Cognitive phsycology:
* Humans actively process the information they receive from the environment
* The brain is the basis of mental processes
* The mind can be systematically and empirically studied
The view of information processing
- The mind and brain can be understood as a sort of computer that processes information in the world.The brain is like a computer, performs these computations - we want to study what these computations and processes are.
- Cognitive research focuses on describing the processes that manipulate information input from the external world to output (produce) behavior. Manipulate info that flwos from the outside world and then induces behaviour.
- Often use flow charts to describe these computations at specific processing stages …. Model these computational stages where info is being processed and how they flow to a different computational stages
box and arrow flowcharts
- Illustrates that processing occurs in stages
- Waugh & Norman’s model of memory
- The boxes represent different computational changes and arrows represent how the info flows from different computational regions.
Waugh and Norman’s Model of Memory
- The number of words remembered decreases as the distractor task increases in length
- You cannot rehearse information and allow that information to flow into secondary memory stage
- Info will flow from primary memory to that forgotten stage - more info will fall out and now flow to the nectt change
Why do we process information?
- We process information to reduce uncertainty (this is what the cognitive revolution wanted to look at).

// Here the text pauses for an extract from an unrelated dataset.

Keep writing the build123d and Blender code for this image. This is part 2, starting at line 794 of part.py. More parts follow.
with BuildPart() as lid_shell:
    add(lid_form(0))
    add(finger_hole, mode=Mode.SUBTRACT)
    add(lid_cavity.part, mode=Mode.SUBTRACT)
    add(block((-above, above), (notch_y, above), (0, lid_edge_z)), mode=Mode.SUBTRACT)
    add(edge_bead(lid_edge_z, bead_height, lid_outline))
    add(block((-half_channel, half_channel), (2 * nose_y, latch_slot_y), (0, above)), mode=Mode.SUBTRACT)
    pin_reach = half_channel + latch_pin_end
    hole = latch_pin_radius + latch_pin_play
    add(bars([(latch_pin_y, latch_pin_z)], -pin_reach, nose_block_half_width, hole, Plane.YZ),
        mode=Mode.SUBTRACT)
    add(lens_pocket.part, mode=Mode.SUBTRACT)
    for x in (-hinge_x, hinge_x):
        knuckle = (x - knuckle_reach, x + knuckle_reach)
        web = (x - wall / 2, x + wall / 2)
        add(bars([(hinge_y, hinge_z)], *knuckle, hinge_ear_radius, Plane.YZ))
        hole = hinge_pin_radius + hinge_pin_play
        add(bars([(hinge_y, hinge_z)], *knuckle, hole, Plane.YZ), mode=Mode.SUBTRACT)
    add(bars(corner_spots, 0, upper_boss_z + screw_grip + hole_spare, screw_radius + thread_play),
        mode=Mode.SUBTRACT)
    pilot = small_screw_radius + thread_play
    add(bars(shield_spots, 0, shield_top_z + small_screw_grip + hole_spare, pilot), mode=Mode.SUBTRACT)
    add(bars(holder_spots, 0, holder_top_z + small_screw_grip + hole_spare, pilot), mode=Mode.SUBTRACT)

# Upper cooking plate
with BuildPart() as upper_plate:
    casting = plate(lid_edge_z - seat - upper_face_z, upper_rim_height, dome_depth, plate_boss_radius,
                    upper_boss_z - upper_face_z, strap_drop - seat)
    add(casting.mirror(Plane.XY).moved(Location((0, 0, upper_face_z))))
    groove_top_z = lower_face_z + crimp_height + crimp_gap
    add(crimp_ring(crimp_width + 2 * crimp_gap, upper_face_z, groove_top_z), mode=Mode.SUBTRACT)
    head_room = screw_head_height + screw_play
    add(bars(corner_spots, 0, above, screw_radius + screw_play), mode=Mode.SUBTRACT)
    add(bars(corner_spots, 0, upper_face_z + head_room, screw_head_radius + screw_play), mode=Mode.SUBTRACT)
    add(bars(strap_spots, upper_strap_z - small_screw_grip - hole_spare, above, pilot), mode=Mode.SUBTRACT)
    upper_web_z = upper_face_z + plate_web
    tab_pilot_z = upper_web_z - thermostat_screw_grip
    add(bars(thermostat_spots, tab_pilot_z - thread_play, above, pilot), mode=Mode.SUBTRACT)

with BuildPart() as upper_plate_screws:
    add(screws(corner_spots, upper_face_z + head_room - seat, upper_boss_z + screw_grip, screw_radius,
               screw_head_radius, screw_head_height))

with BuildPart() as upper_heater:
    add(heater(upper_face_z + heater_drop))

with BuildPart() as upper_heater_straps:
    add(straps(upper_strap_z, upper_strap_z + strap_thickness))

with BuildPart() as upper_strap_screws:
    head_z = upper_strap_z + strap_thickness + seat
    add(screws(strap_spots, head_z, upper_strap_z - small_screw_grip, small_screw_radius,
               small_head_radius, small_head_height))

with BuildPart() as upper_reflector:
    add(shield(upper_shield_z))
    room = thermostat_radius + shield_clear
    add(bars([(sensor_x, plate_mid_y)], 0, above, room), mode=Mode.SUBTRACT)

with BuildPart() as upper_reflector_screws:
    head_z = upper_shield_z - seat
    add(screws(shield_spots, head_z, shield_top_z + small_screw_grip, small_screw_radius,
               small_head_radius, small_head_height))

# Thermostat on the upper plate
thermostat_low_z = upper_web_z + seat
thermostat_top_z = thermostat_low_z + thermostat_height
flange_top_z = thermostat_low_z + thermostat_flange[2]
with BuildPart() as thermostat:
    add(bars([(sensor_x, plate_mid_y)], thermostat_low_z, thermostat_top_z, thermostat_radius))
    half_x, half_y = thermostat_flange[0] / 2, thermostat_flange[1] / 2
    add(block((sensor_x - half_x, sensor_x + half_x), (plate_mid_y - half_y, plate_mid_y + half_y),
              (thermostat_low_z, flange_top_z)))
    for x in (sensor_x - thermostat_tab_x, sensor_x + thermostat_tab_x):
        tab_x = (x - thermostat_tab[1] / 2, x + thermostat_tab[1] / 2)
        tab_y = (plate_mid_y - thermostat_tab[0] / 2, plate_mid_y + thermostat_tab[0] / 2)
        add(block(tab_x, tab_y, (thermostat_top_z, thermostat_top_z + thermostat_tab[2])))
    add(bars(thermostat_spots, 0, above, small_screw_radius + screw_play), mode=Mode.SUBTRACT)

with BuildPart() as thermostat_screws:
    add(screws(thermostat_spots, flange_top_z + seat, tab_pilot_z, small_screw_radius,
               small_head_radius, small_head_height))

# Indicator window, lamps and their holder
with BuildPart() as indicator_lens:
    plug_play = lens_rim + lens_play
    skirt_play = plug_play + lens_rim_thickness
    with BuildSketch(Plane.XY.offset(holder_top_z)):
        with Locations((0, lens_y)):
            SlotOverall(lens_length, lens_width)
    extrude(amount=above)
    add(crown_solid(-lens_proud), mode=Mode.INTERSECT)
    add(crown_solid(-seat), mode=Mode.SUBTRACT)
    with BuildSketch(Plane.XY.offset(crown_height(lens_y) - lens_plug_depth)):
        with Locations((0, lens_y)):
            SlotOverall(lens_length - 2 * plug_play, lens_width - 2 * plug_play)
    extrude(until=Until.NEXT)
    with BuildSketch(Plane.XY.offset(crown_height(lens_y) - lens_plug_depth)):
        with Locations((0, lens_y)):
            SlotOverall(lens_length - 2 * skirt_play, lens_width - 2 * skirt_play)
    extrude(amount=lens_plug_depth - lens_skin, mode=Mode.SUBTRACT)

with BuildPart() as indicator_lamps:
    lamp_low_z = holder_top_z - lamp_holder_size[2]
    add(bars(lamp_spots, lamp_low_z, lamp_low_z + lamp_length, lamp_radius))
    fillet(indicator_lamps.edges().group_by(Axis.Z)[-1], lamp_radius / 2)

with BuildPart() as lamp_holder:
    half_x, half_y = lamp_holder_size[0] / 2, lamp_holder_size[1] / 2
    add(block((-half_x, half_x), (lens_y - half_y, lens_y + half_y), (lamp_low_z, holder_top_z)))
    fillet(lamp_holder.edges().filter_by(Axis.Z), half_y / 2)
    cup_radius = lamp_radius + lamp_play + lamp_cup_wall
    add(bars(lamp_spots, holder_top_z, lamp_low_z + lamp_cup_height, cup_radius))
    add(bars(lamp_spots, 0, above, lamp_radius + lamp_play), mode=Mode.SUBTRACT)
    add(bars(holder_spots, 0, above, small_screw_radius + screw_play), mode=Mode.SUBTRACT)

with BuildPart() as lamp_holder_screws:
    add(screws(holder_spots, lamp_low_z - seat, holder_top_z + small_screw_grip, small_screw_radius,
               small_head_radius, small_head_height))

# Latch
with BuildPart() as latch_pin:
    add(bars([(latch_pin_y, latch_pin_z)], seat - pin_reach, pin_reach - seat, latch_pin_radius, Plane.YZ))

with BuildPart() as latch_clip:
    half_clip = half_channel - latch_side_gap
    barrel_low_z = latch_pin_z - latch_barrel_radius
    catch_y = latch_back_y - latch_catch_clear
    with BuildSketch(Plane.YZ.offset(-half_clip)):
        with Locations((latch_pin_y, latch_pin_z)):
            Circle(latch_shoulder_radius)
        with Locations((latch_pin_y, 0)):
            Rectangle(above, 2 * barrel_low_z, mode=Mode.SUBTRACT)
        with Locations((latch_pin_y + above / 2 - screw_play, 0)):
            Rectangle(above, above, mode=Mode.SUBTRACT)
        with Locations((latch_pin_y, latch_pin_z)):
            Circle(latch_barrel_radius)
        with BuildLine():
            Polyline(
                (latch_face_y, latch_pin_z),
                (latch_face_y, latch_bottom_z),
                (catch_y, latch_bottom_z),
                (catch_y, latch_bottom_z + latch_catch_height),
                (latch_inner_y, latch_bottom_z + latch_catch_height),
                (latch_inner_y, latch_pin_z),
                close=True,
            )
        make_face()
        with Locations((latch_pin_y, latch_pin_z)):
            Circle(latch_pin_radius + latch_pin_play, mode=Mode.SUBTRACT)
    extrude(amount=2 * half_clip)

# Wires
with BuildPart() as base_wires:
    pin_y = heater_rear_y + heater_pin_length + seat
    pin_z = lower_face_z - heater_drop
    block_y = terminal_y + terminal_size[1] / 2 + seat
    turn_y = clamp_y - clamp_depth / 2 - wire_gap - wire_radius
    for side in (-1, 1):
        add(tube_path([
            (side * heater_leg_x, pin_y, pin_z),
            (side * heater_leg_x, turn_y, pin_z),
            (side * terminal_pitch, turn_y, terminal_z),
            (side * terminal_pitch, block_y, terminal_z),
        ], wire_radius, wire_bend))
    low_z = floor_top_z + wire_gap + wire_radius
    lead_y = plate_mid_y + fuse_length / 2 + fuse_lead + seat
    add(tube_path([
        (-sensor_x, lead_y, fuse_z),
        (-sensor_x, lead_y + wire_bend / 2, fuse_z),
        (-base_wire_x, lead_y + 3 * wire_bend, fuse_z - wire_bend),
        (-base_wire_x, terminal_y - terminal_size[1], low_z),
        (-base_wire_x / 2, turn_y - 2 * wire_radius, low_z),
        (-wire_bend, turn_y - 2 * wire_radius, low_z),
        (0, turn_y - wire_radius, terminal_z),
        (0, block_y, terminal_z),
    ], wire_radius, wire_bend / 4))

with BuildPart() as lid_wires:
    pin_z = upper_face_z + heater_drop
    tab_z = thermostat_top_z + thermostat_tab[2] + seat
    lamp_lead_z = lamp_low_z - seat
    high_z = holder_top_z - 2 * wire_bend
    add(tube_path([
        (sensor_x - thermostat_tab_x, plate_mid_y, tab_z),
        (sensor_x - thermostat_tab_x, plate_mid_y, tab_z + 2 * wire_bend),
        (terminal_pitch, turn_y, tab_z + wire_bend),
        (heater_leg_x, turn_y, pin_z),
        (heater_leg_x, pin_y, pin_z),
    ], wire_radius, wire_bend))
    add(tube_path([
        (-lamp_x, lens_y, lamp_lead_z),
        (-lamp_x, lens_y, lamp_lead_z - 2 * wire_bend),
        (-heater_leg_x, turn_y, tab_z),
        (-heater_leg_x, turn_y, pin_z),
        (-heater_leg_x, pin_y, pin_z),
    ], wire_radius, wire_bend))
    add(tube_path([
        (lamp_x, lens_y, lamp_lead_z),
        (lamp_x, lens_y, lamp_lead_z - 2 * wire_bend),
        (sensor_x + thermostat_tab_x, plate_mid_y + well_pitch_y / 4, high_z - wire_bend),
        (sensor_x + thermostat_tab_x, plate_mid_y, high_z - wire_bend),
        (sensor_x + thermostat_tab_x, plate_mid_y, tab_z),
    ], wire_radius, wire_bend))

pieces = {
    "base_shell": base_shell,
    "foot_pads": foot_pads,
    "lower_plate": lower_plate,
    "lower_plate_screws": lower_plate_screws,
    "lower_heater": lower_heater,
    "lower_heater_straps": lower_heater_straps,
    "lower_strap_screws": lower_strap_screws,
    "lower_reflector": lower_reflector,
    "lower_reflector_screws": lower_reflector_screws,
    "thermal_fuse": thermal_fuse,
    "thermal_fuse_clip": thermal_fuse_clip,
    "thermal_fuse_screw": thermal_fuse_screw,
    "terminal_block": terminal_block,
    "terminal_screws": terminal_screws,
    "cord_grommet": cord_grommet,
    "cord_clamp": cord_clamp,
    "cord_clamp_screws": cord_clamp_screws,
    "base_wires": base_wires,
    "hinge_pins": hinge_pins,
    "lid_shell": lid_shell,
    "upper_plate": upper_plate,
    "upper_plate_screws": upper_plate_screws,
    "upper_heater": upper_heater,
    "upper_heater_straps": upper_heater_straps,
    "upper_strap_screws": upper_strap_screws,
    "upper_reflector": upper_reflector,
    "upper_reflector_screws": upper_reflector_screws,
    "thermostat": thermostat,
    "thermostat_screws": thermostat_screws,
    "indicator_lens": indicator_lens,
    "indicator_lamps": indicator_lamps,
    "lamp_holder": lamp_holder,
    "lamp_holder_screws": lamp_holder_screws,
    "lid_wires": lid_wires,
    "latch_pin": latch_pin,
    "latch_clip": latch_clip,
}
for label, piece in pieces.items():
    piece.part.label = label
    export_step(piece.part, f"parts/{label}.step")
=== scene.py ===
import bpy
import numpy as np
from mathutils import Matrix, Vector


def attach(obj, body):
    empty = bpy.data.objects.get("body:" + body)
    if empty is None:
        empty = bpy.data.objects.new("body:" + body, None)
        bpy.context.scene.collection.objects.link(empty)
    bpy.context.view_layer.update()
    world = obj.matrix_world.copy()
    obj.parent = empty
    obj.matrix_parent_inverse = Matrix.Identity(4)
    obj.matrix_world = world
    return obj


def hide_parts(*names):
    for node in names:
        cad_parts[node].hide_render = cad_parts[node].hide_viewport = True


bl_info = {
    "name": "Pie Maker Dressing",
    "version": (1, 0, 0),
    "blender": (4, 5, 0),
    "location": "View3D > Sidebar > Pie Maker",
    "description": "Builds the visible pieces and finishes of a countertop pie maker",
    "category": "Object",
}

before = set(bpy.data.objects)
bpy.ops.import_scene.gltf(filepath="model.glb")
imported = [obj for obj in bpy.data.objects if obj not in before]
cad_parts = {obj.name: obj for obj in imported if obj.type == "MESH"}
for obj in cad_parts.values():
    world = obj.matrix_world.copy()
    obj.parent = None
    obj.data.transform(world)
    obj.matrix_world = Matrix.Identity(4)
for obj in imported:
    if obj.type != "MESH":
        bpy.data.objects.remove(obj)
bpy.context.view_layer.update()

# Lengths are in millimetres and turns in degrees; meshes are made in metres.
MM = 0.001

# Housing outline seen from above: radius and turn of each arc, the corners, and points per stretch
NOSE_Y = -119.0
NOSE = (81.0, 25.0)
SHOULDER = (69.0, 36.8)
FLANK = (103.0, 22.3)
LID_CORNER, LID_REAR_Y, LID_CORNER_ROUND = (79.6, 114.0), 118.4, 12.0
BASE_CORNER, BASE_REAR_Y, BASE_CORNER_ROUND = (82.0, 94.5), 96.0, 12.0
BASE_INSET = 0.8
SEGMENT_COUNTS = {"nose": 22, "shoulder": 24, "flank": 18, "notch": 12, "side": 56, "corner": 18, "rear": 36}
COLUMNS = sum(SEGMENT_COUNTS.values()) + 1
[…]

- Since processing information takes time, the more uncertain something is, the longer it will take it.
- The amount of information processed is inversely related to how much we expect that information to occur. In other words, if we don’t know what to expect, we must process more.
- The more we expect sometthing to occur, the lesss processing we need to do. But if we arent quite sure or have lots of decisions to make, we will need more cognitive processing. The more info you need to process, the more ttime it will take for you to complete the task.
- Example: the zebra sentences. The sentence that contians more info and requires more processing because we are not certain about what the word could be. - In information processing, the amount of information provided by a given message is inversely proportional to the probability that that particular message will occur. More info given = less chance of it occuring.
What was William Hick’s experiment on information processing?
- William Hick (1952)
- The goal was to determine the relationship about how long it takes to make a decision and how much information is contained in the event.
- Research Question: what is the relationship between choice reaction time, a proxy for processing, and the amount of information within an event?
- Conducted a behavioral experiment measuring reaction time to detect light.